> **GIVEN REQUEST**: Repeat each line word for word.
┏━━
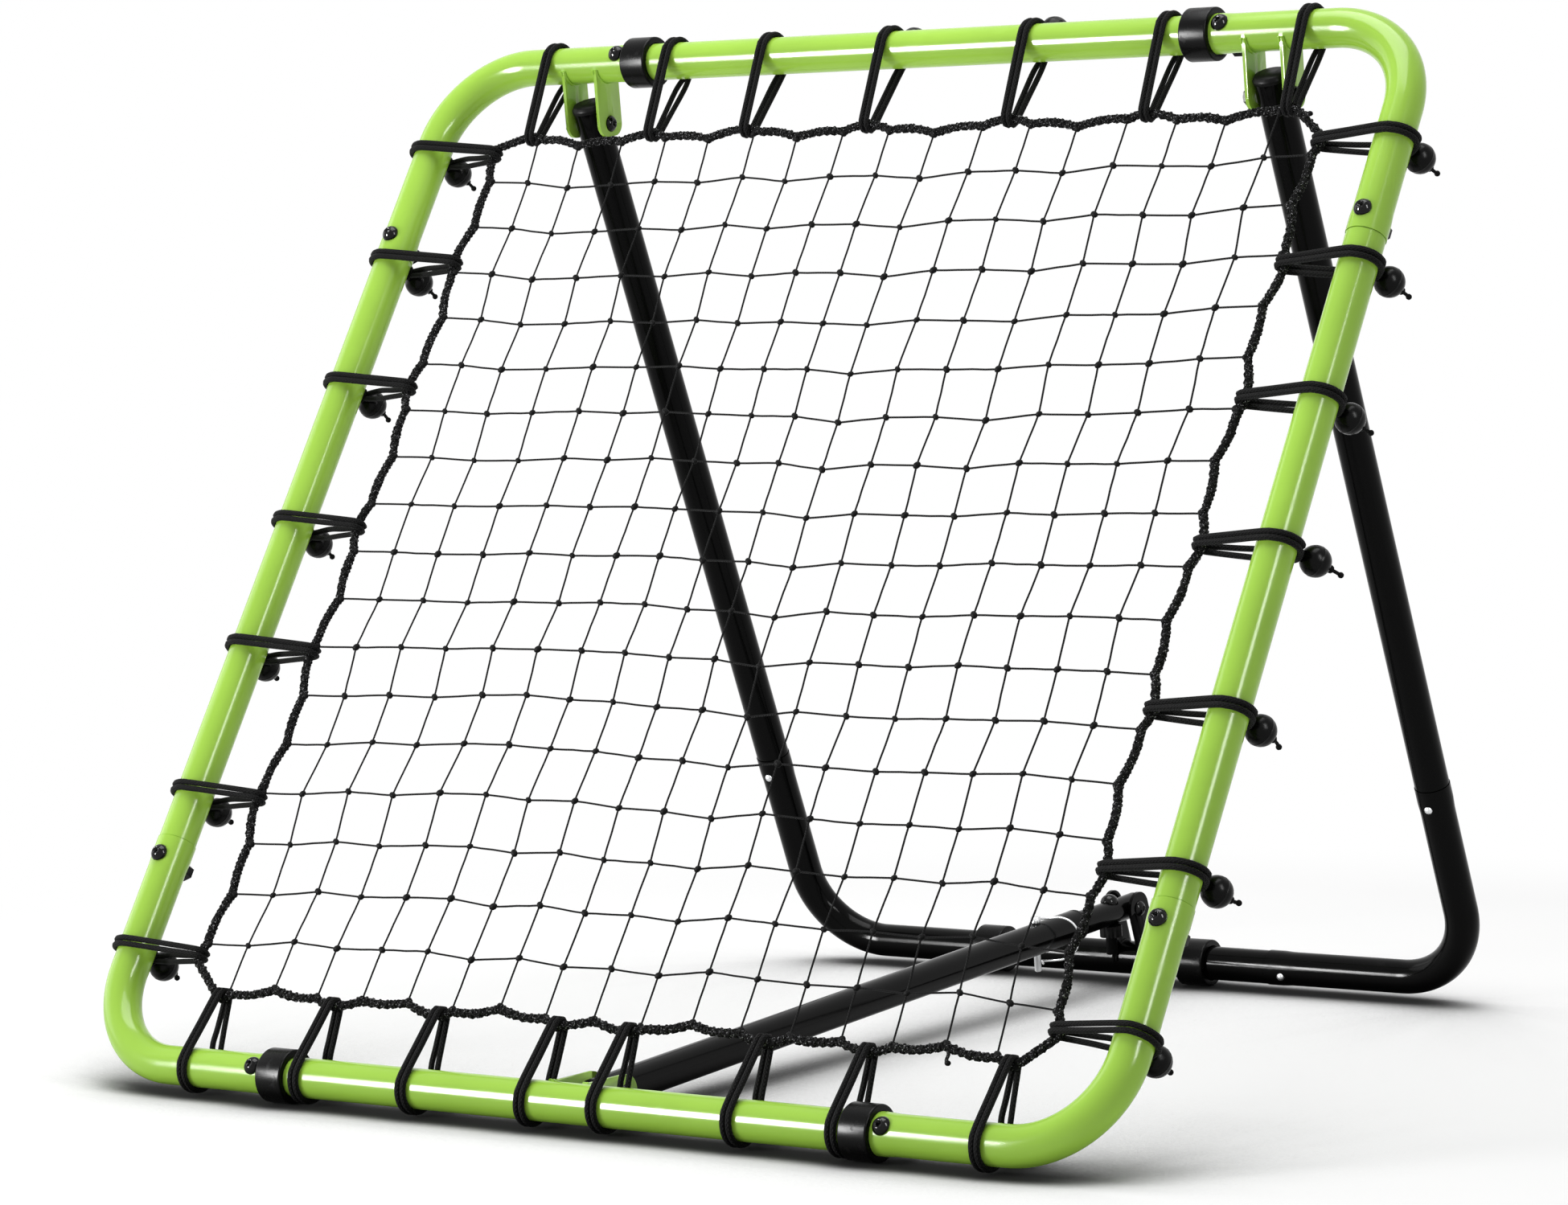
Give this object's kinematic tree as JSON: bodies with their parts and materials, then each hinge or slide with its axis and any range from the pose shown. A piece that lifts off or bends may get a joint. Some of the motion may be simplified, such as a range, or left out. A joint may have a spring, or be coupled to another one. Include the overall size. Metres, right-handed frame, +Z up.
{
  "type": "pitch back rebounder",
  "caption": "Sports rebounder: knotted net tied by bungee cords inside a leaning square tube frame, propped by a folding rear stand and a telescopic strut with a lock pin.",
  "frame": {"origin": "on the floor, midway across and midway between the front and rear feet", "axes": "+X across the net to the right seen from its front, +Y back towards the stand, +Z up"},
  "size_m": [1.0191, 0.8954, 0.8586],
  "materials": {
    "frame_green": "gloss",
    "bolt_black": "gloss",
    "collar_black": "satin",
    "net_cord": "matte",
    "border_rope": "matte",
    "bungee_elastic": "matte",
    "ball_black": "satin",
    "stand_black": "gloss",
    "plug_black": "satin",
    "knob_black": "satin",
    "bush_steel": "satin",
    "button_silver": "satin",
    "pin_zinc": "satin",
    "wire_steel": "gloss"
  },
  "bodies": {
    "net_frame": {"corner_top_left": "frame_green", "corner_top_right": "frame_green", "corner_bottom_left": "frame_green", "corner_bottom_right": "frame_green", "side_tube_left": "frame_green", "side_tube_right": "frame_green", "top_tube": "frame_green", "bottom_tube": "frame_green", "frame_bolts": "bolt_black", "frame_nuts": "bolt_black", "collar_top_left": "collar_black", "collar_top_right": "collar_black", "collar_bottom_left": "collar_black", "collar_bottom_right": "collar_black", "leg_pivot_bolts": "bolt_black", "leg_pivot_nuts": "bolt_black", "strut_front_bolt": "bolt_black", "strut_front_nut": "bolt_black", "net_mesh": "net_cord", "net_border": "border_rope", "bungees_top": "bungee_elastic", "bungees_bottom": "bungee_elastic", "bungees_left": "bungee_elastic", "bungees_right": "bungee_elastic", "balls_top": "ball_black", "balls_bottom": "ball_black", "balls_left": "ball_black", "balls_right": "ball_black"},
    "stand": {"leg_tube_left": "stand_black", "leg_tube_right": "stand_black", "leg_cap_left": "plug_black", "leg_cap_right": "plug_black", "leg_bushes": "bush_steel", "stand_corner_left": "stand_black", "stand_corner_right": "stand_black", "stand_base": "stand_black", "stand_collar_left": "collar_black", "stand_collar_right": "collar_black", "strut_rear_bolt": "bolt_black", "strut_rear_nut": "bolt_black"},
    "strut_outer": {"strut_outer_tube": "stand_black", "strut_front_plug": "plug_black", "strut_guide_bush": "plug_black"},
    "strut_inner": {"strut_inner_tube": "stand_black", "strut_slider_plug": "plug_black", "strut_rear_eye": "plug_black", "clamp_bolt": "bolt_black"},
    "lock_pin": {"lock_pin": "pin_zinc"},
    "pin_clip": {"pin_clip": "wire_steel"},
    "clamp_knob": {"clamp_knob": "knob_black"},
    "snap_leg_left": {"snap_leg_left": "button_silver"},
    "snap_leg_right": {"snap_leg_right": "button_silver"},
    "snap_base_left": {"snap_base_left": "button_silver"},
    "snap_base_right": {"snap_base_right": "button_silver"}
  },
  "joints": [
    {"name": "stand_fold", "type": "hinge", "parent": "net_frame", "child": "stand", "pos_m": [0, 0.10322, 0.78397], "axis": [1, 0, 0], "range_deg": [-3.5, 8.5]},
    {"name": "strut_swing", "type": "hinge", "parent": "net_frame", "child": "strut_outer", "pos_m": [0, -0.36975, 0.022], "axis": [1, 0, 0], "range_deg": [-1.4, 3.2]},
    {"name": "strut_slide", "type": "slide", "parent": "strut_outer", "child": "strut_inner", "axis": [0, 0.9982, 0.0602], "range_m": [-0.046, 0.11]},
    {"name": "pin_pull", "type": "slide", "parent": "strut_outer", "child": "lock_pin", "axis": [0, -0.0602, 0.9982], "range_m": [0, 0.045]},
    {"name": "clip_swing", "type": "hinge", "parent": "lock_pin", "child": "pin_clip", "pos_m": [0, 0.25708, 0.07685], "axis": [0.6018, -0.7972, -0.0481], "range_deg": [-1, 136]},
    {"name": "knob_turn", "type": "hinge", "parent": "strut_inner", "child": "clamp_knob", "pos_m": [0, 0.38296, 0.05639], "axis": [0, -0.0602, 0.9982], "continuous": true},
    {"name": "press_leg_left", "type": "slide", "parent": "stand", "child": "snap_leg_left", "axis": [0, 0.9207, 0.3904], "range_m": [0, 0.0042], "stiffness_N_per_m": 2500},
    {"name": "press_leg_right", "type": "slide", "parent": "stand", "child": "snap_leg_right", "axis": [0, 0.9207, 0.3904], "range_m": [0, 0.0042], "stiffness_N_per_m": 2500},
    {"name": "press_base_left", "type": "slide", "parent": "stand", "child": "snap_base_left", "axis": [0, 0.9207, 0.3904], "range_m": [0, 0.0042], "stiffness_N_per_m": 2500},
    {"name": "press_base_right", "type": "slide", "parent": "stand", "child": "snap_base_right", "axis": [0, 0.9207, 0.3904], "range_m": [0, 0.0042], "stiffness_N_per_m": 2500}
  ],
  "couplings": [
    {"joint": "strut_swing", "follows": "stand_fold", "ratio": 0.3489},
    {"joint": "strut_slide", "follows": "stand_fold", "m_per_rad": 0.72428},
    {"joint": "clip_swing", "follows": "pin_pull", "rad_per_m": 52.36}
  ]
}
┗━━
> **COMPLETE ANSWER**:
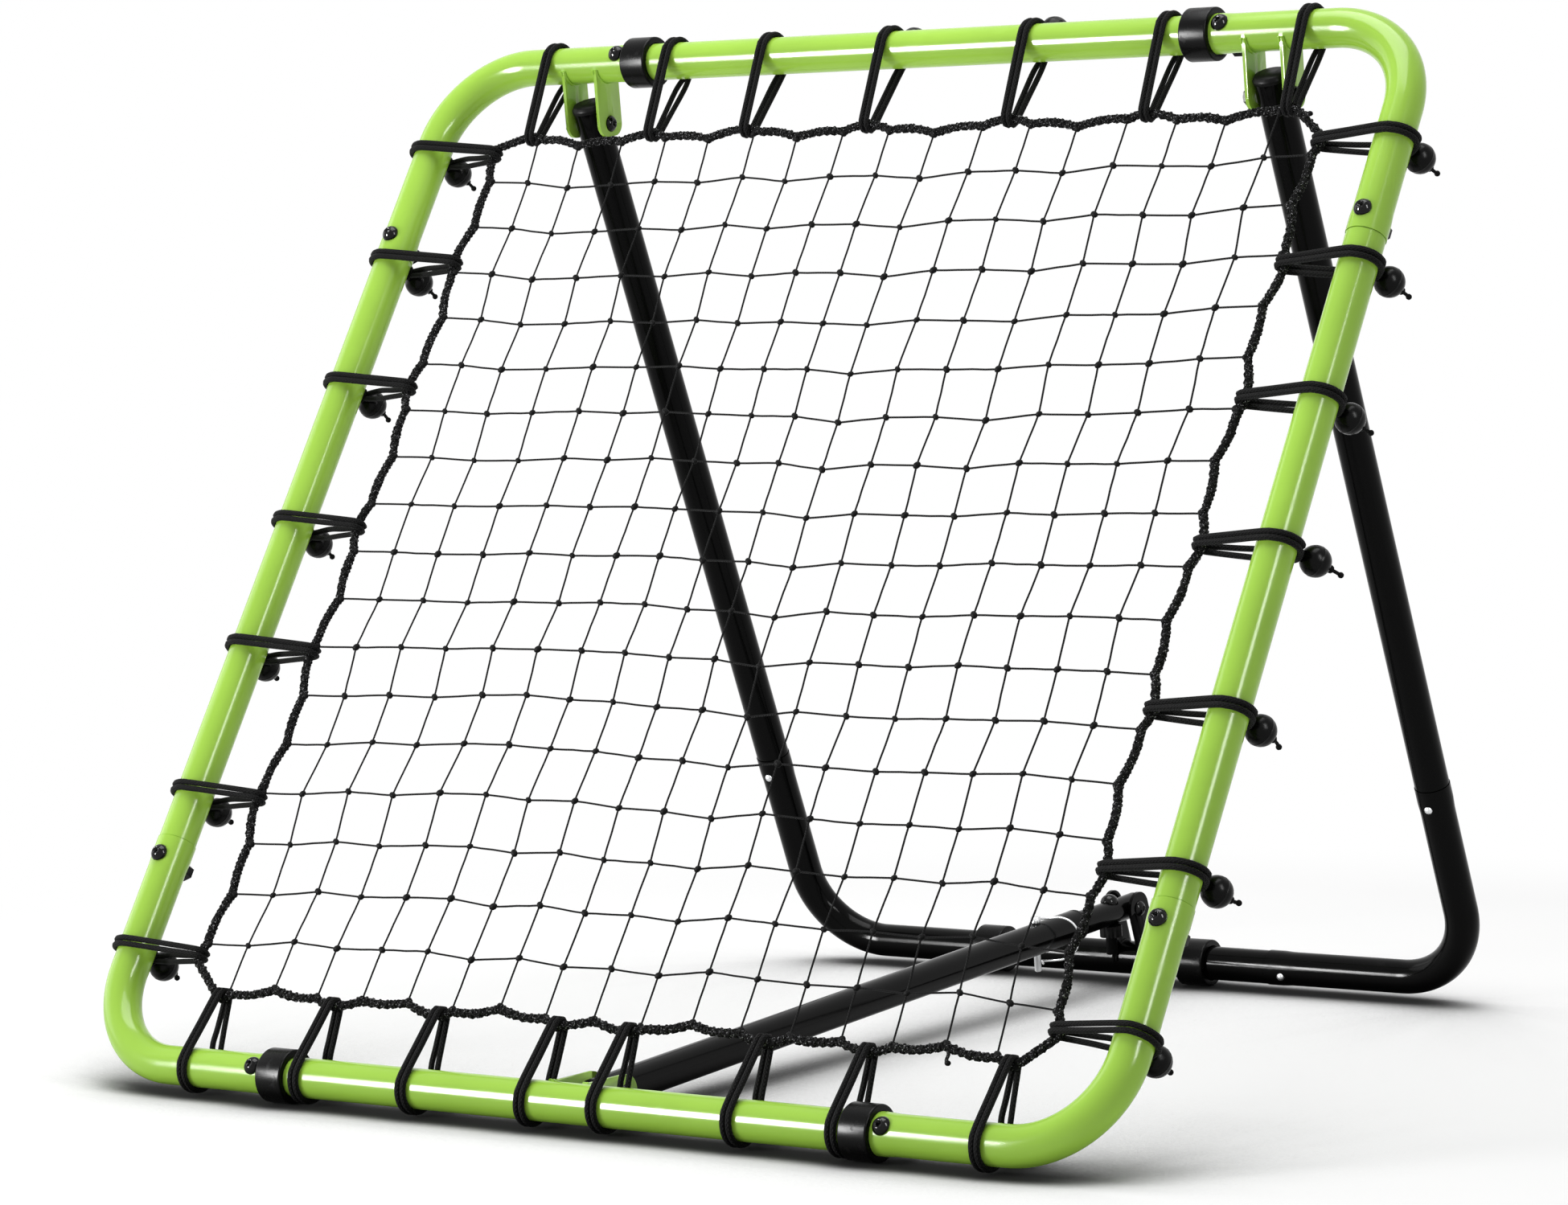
Give this object's kinematic tree as JSON: bodies with their parts and materials, then each hinge or slide with its axis and any range from the pose shown. A piece that lifts off or bends may get a joint. Some of the motion may be simplified, such as a range, or left out. A joint may have a spring, or be coupled to another one. Include the overall size. Metres, right-handed frame, +Z up.
{
  "type": "pitch back rebounder",
  "caption": "Sports rebounder: knotted net tied by bungee cords inside a leaning square tube frame, propped by a folding rear stand and a telescopic strut with a lock pin.",
  "frame": {"origin": "on the floor, midway across and midway between the front and rear feet", "axes": "+X across the net to the right seen from its front, +Y back towards the stand, +Z up"},
  "size_m": [1.0191, 0.8954, 0.8586],
  "materials": {
    "frame_green": "gloss",
    "bolt_black": "gloss",
    "collar_black": "satin",
    "net_cord": "matte",
    "border_rope": "matte",
    "bungee_elastic": "matte",
    "ball_black": "satin",
    "stand_black": "gloss",
    "plug_black": "satin",
    "knob_black": "satin",
    "bush_steel": "satin",
    "button_silver": "satin",
    "pin_zinc": "satin",
    "wire_steel": "gloss"
  },
  "bodies": {
    "net_frame": {"corner_top_left": "frame_green", "corner_top_right": "frame_green", "corner_bottom_left": "frame_green", "corner_bottom_right": "frame_green", "side_tube_left": "frame_green", "side_tube_right": "frame_green", "top_tube": "frame_green", "bottom_tube": "frame_green", "frame_bolts": "bolt_black", "frame_nuts": "bolt_black", "collar_top_left": "collar_black", "collar_top_right": "collar_black", "collar_bottom_left": "collar_black", "collar_bottom_right": "collar_black", "leg_pivot_bolts": "bolt_black", "leg_pivot_nuts": "bolt_black", "strut_front_bolt": "bolt_black", "strut_front_nut": "bolt_black", "net_mesh": "net_cord", "net_border": "border_rope", "bungees_top": "bungee_elastic", "bungees_bottom": "bungee_elastic", "bungees_left": "bungee_elastic", "bungees_right": "bungee_elastic", "balls_top": "ball_black", "balls_bottom": "ball_black", "balls_left": "ball_black", "balls_right": "ball_black"},
    "stand": {"leg_tube_left": "stand_black", "leg_tube_right": "stand_black", "leg_cap_left": "plug_black", "leg_cap_right": "plug_black", "leg_bushes": "bush_steel", "stand_corner_left": "stand_black", "stand_corner_right": "stand_black", "stand_base": "stand_black", "stand_collar_left": "collar_black", "stand_collar_right": "collar_black", "strut_rear_bolt": "bolt_black", "strut_rear_nut": "bolt_black"},
    "strut_outer": {"strut_outer_tube": "stand_black", "strut_front_plug": "plug_black", "strut_guide_bush": "plug_black"},
    "strut_inner": {"strut_inner_tube": "stand_black", "strut_slider_plug": "plug_black", "strut_rear_eye": "plug_black", "clamp_bolt": "bolt_black"},
    "lock_pin": {"lock_pin": "pin_zinc"},
    "pin_clip": {"pin_clip": "wire_steel"},
    "clamp_knob": {"clamp_knob": "knob_black"},
    "snap_leg_left": {"snap_leg_left": "button_silver"},
    "snap_leg_right": {"snap_leg_right": "button_silver"},
    "snap_base_left": {"snap_base_left": "button_silver"},
    "snap_base_right": {"snap_base_right": "button_silver"}
  },
  "joints": [
    {"name": "stand_fold", "type": "hinge", "parent": "net_frame", "child": "stand", "pos_m": [0, 0.10322, 0.78397], "axis": [1, 0, 0], "range_deg": [-3.5, 8.5]},
    {"name": "strut_swing", "type": "hinge", "parent": "net_frame", "child": "strut_outer", "pos_m": [0, -0.36975, 0.022], "axis": [1, 0, 0], "range_deg": [-1.4, 3.2]},
    {"name": "strut_slide", "type": "slide", "parent": "strut_outer", "child": "strut_inner", "axis": [0, 0.9982, 0.0602], "range_m": [-0.046, 0.11]},
    {"name": "pin_pull", "type": "slide", "parent": "strut_outer", "child": "lock_pin", "axis": [0, -0.0602, 0.9982], "range_m": [0, 0.045]},
    {"name": "clip_swing", "type": "hinge", "parent": "lock_pin", "child": "pin_clip", "pos_m": [0, 0.25708, 0.07685], "axis": [0.6018, -0.7972, -0.0481], "range_deg": [-1, 136]},
    {"name": "knob_turn", "type": "hinge", "parent": "strut_inner", "child": "clamp_knob", "pos_m": [0, 0.38296, 0.05639], "axis": [0, -0.0602, 0.9982], "continuous": true},
    {"name": "press_leg_left", "type": "slide", "parent": "stand", "child": "snap_leg_left", "axis": [0, 0.9207, 0.3904], "range_m": [0, 0.0042], "stiffness_N_per_m": 2500},
    {"name": "press_leg_right", "type": "slide", "parent": "stand", "child": "snap_leg_right", "axis": [0, 0.9207, 0.3904], "range_m": [0, 0.0042], "stiffness_N_per_m": 2500},
    {"name": "press_base_left", "type": "slide", "parent": "stand", "child": "snap_base_left", "axis": [0, 0.9207, 0.3904], "range_m": [0, 0.0042], "stiffness_N_per_m": 2500},
    {"name": "press_base_right", "type": "slide", "parent": "stand", "child": "snap_base_right", "axis": [0, 0.9207, 0.3904], "range_m": [0, 0.0042], "stiffness_N_per_m": 2500}
  ],
  "couplings": [
    {"joint": "strut_swing", "follows": "stand_fold", "ratio": 0.3489},
    {"joint": "strut_slide", "follows": "stand_fold", "m_per_rad": 0.72428},
    {"joint": "clip_swing", "follows": "pin_pull", "rad_per_m": 52.36}
  ]
}